**Information shown:**
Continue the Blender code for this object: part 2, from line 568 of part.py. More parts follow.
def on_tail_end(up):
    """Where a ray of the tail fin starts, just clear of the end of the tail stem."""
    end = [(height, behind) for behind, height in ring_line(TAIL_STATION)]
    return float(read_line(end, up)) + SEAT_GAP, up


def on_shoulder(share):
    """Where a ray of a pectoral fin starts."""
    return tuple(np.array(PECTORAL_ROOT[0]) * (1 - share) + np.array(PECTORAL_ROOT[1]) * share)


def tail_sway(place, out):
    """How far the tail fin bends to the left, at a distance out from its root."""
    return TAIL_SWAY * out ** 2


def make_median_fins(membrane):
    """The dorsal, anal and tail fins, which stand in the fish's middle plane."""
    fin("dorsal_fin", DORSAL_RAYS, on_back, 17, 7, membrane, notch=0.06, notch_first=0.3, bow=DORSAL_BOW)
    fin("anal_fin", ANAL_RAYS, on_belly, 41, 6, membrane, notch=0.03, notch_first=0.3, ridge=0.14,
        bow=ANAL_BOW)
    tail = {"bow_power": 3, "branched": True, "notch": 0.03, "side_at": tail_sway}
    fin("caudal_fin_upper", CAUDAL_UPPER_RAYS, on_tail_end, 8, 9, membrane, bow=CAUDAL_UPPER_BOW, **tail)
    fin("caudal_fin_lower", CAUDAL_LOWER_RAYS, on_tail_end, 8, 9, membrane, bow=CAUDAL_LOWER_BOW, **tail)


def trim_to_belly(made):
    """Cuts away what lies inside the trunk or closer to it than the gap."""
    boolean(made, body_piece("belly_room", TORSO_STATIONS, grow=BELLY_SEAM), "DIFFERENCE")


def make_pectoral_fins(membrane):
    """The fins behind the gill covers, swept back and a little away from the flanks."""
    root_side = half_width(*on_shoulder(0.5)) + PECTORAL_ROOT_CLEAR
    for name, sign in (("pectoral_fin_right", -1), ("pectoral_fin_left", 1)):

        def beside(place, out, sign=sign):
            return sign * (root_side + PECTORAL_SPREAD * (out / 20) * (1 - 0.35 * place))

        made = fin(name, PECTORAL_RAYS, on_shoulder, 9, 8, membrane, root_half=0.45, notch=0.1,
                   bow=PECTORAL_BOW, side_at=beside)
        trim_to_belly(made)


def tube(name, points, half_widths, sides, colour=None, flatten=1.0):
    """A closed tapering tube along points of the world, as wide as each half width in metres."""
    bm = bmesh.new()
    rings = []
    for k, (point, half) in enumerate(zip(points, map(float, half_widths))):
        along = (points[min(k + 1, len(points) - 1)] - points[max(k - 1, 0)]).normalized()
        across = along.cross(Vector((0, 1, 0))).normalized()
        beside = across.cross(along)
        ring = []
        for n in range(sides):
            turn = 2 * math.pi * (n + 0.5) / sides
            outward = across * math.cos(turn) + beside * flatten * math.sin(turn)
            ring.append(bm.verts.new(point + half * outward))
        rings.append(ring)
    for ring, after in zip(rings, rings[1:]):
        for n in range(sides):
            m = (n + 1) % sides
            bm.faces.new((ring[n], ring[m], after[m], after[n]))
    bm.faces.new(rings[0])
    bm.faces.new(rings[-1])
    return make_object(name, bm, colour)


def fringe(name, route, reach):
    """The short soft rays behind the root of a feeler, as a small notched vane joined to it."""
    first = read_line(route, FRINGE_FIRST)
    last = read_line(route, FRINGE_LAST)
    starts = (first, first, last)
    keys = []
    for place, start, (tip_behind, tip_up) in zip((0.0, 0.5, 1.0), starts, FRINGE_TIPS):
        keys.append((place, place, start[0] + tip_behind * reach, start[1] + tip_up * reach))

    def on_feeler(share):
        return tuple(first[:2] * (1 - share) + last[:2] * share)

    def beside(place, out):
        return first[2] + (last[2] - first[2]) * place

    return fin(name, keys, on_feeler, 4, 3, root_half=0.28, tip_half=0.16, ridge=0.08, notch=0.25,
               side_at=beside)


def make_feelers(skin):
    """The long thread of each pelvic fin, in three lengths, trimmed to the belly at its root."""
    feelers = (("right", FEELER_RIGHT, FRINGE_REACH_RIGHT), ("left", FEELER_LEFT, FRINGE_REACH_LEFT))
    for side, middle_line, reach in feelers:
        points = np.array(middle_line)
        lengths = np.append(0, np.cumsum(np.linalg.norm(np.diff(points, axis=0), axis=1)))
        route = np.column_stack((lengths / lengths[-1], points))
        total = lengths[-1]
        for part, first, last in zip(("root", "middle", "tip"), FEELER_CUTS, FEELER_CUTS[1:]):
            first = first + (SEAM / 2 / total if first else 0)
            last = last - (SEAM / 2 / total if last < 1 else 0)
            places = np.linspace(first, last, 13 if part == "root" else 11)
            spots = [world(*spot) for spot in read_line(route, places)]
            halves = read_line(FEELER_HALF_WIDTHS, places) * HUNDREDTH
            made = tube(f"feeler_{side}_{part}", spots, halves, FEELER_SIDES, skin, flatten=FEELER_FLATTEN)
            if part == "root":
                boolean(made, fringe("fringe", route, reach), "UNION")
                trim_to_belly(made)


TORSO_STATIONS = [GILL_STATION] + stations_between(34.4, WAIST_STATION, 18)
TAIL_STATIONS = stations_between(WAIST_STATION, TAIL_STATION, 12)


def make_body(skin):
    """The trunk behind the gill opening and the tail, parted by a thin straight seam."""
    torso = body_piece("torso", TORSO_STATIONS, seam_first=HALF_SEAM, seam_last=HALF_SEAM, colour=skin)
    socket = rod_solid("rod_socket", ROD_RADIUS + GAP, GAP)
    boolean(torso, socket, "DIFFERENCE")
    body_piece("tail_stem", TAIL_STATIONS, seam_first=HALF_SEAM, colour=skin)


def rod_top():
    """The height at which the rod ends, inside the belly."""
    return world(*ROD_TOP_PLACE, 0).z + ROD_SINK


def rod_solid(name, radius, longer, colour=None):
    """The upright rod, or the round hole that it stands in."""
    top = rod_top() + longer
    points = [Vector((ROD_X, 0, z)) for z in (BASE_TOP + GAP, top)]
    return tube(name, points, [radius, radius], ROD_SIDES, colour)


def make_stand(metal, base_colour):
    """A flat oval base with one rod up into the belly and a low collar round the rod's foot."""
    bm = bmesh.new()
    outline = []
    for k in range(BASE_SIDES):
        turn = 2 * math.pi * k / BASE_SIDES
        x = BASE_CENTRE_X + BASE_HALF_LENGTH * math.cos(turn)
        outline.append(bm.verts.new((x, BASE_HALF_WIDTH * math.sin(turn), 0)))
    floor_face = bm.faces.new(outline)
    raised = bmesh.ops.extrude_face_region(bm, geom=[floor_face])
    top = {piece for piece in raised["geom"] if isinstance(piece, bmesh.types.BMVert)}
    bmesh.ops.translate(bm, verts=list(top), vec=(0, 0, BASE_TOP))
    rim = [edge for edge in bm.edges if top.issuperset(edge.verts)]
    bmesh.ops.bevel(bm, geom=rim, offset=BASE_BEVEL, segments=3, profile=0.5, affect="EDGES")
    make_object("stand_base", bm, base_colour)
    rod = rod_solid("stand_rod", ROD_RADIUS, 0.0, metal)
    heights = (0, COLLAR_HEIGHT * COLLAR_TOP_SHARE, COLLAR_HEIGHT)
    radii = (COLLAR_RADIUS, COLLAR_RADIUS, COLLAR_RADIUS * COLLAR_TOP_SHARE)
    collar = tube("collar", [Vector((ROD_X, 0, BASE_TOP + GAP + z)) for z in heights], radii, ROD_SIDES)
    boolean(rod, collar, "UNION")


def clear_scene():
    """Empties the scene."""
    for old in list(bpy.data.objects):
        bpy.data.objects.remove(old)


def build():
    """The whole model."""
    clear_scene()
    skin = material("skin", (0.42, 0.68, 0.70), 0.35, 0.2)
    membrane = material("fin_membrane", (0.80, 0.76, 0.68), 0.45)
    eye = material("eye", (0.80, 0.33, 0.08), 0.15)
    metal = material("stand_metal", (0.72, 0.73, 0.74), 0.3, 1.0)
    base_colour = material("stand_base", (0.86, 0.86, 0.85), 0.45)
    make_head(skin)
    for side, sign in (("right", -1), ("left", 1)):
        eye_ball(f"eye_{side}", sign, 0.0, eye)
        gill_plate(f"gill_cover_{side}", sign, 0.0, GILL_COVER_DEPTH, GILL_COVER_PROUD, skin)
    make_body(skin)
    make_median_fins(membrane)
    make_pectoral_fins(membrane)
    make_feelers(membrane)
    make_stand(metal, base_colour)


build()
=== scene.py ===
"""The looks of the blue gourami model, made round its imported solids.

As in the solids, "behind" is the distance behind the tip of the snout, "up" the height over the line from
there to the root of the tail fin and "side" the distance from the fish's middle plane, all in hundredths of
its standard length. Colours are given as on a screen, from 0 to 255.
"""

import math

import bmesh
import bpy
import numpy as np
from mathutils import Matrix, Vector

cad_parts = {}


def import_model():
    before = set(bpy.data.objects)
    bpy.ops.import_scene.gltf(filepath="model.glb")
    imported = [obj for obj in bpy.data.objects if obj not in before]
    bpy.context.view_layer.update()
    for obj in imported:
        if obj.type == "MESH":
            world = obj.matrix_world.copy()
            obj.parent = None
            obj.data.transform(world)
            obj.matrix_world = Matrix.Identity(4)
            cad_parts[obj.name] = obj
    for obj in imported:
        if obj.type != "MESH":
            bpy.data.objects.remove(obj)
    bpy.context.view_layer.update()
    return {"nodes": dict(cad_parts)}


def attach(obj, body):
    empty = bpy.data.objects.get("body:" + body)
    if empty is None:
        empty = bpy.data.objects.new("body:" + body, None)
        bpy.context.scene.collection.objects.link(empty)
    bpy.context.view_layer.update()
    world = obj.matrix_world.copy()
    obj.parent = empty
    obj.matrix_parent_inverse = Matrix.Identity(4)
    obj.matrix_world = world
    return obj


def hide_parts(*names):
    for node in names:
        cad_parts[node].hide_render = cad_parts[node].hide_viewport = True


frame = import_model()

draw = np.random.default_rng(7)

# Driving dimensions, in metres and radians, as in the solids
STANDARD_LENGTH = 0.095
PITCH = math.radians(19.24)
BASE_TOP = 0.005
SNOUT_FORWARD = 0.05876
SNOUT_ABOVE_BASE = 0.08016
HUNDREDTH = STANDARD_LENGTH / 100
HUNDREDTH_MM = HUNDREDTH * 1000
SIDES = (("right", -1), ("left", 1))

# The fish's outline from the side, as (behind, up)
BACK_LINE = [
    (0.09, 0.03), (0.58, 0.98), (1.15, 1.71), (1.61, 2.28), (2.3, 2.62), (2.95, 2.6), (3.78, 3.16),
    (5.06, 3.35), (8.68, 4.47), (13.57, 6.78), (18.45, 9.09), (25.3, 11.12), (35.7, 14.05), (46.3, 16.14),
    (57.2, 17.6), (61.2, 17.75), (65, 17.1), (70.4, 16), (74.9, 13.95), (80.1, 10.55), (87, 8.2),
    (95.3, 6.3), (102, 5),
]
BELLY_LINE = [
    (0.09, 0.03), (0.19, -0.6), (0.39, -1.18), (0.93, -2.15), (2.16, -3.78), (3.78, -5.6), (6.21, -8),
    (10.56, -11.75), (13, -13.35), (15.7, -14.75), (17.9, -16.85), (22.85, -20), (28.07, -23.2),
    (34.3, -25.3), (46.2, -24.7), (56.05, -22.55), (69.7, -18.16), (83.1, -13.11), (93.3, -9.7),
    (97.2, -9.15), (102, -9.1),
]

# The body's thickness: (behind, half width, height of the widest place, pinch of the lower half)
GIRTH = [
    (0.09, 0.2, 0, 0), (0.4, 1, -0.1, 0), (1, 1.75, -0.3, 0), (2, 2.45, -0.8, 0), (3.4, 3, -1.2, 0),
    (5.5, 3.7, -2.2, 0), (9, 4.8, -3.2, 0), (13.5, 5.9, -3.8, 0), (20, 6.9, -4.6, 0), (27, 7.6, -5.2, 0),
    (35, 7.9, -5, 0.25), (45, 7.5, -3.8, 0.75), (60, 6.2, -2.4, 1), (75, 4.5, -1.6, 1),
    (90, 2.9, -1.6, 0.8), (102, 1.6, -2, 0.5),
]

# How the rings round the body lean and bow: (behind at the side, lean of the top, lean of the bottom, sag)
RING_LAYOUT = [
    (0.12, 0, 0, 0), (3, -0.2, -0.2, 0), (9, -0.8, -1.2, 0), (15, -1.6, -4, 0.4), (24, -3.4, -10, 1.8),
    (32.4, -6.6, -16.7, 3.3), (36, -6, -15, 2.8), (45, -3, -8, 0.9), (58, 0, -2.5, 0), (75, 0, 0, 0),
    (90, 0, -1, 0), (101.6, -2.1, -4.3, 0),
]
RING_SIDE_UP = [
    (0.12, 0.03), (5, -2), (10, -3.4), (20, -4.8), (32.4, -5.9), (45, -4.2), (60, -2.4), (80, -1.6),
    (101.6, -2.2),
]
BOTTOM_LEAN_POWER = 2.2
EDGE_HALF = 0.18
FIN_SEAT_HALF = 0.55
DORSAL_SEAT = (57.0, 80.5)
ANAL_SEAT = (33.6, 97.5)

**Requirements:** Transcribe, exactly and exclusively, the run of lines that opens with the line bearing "make_head(skin)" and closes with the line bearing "from mathutils import Matrix, Vector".

**Solved exercise:**
    make_head(skin)
    for side, sign in (("right", -1), ("left", 1)):
        eye_ball(f"eye_{side}", sign, 0.0, eye)
        gill_plate(f"gill_cover_{side}", sign, 0.0, GILL_COVER_DEPTH, GILL_COVER_PROUD, skin)
    make_body(skin)
    make_median_fins(membrane)
    make_pectoral_fins(membrane)
    make_feelers(membrane)
    make_stand(metal, base_colour)


build()
=== scene.py ===
"""The looks of the blue gourami model, made round its imported solids.

As in the solids, "behind" is the distance behind the tip of the snout, "up" the height over the line from
there to the root of the tail fin and "side" the distance from the fish's middle plane, all in hundredths of
its standard length. Colours are given as on a screen, from 0 to 255.
"""

import math

import bmesh
import bpy
import numpy as np
from mathutils import Matrix, Vector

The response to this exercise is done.